Insomma, da una parte l’assessore dall’altra le organizzazioni che lavorano sul campo, come “Refugees Welcome”. Nel mezzo, una questione non semplice e tante storie di ragazzini che scappano dal proprio paese da soli. I numeri riportati alla data del 15 maggio 2018 parlano di 217 tra ragazzi e ragazze, in maggioranza maschi, di cui, come si diceva, 82 nuovi arrivati da gennaio di quest’anno.
Un altro dato da rimarcare è che, per il 33% di questi ragazzi, l’Italia rappresenta solo un paese di transizione: il loro viaggio infatti non si ferma qui perché molto spesso l’obiettivo è raggiungere altri stati come Francia o Germania ma anche Svezia e altri del nord Europa dove si trovano loro parenti. Emblematico è il caso dei 14 minori afghani arrivati nei mesi scorsi nel Comune di Venezia, tutti e 14 già partiti per altra destinazione poco tempo dopo. 

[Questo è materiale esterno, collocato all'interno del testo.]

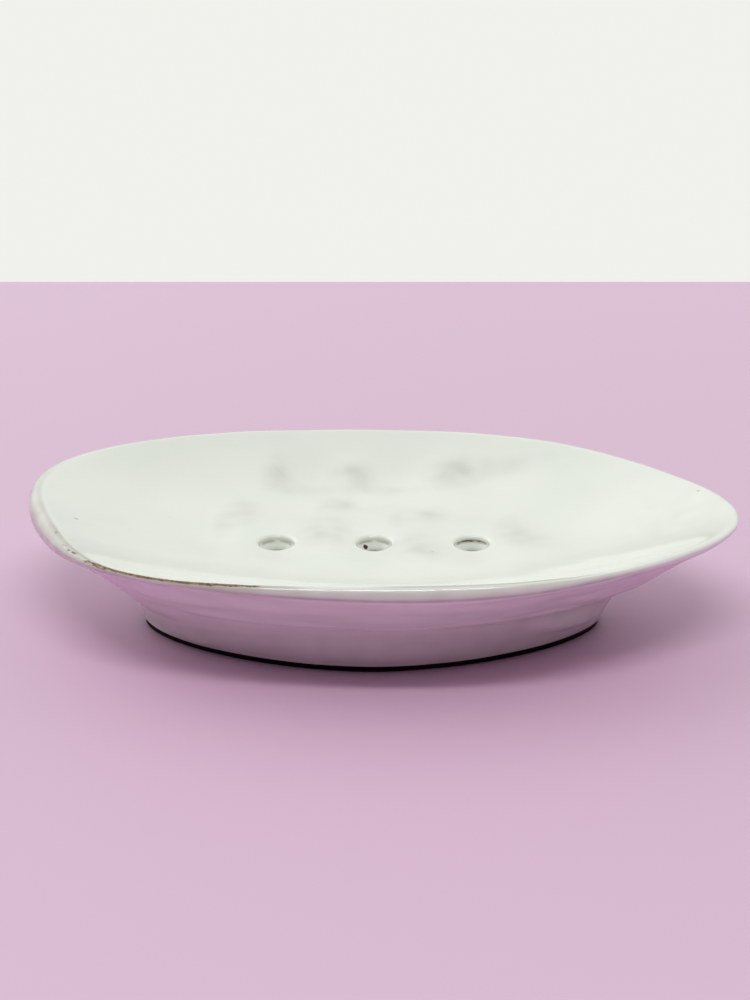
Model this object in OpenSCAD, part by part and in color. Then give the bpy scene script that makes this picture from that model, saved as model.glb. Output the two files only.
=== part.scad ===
/* [Overall] */
// length of the dish over the lip, blunt end to pointed end
dish_length = 160; // [130:1:200]
// width of the dish over the lip
dish_width = 100; // [84:1:124]
// height from the table to the highest place on the lip
dish_height = 28; // [26:0.5:36]

/* [Bowl] */
// rounding of the outer side of the lip, under its pressed edge
lip_round = 1.2; // [1:0.1:2]
// how much fuller the rounding is at the blunt end
lip_full_end = 2.2; // [0:0.1:4]
// how much fuller the rounding is in the middle of the front
lip_full_front = 1.2; // [0:0.1:2]
// height of the basin floor above the table
floor_height = 18.6; // [17:0.1:20]
// thickness of the clay slab under the basin floor
slab_thickness = 5.2; // [4.5:0.1:6]
// length of the flat middle of the basin floor
floor_length = 64; // [60:1:76]
// width of the flat middle of the basin floor
floor_width = 38; // [32:1:44]
// power of the basin curve, higher is flatter in the middle and steeper at the lip
basin_power = 2.1; // [1.6:0.1:3]
// how far the pointed end of the lip hangs below the rest
tip_drop = 1.3; // [0:0.1:3]
// how far the lip sags at the front of the blunt end
lip_sag = 2.1; // [0:0.1:3]
// how much the hand-pressed lip waves up and down
lip_wave = 0.7; // [0:0.1:1.6]

/* [Drain holes] */
// number of drain holes in the row
hole_count = 3; // [1:1:3]
// bore of each drain hole through the glaze
hole_bore = 7.8; // [6:0.1:10]
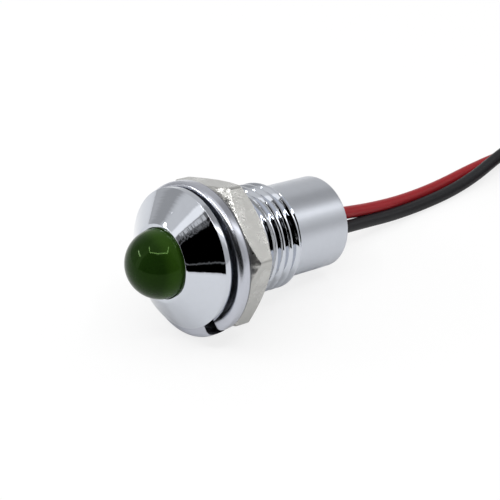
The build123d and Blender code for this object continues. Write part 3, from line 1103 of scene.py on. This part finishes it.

Quando questi ragazzini diventano maggiorenni, il Comune cerca di aiutare i pochi che sono rimasti attuando politiche d’inserimento nel mondo del lavoro come tirocini e stage, oltre ovviamente ad avergli fatto frequentare corsi di lingua italiana per tutta la durata della permanenza nei centri – spiega ancora Paola Sartori - Quelli che restano a Venezia, molto spesso trovano lavoro nel settore turistico in alberghi e ristoranti. Alcune famiglie accolgono per qualche mese i neo maggiorenni finché questi non diventano autonomi, ossia quando sono economicamente in grado di affittare appartamenti in condivisione. Spesso collaboriamo con l’associazione “Comunicare” di Marghera che mette a disposizione appartamenti in comodato d’uso dove i ragazzi possono alloggiare per un periodo pagando solo le utenze. Questi progetti come anche quello “Mai più soli”, contribuiscono ad evitare che questi ragazzi, una volta compiuti i 18 anni, siano allo sbando e facile perda della criminalità, e contribuiscono a rendere le città più sicure».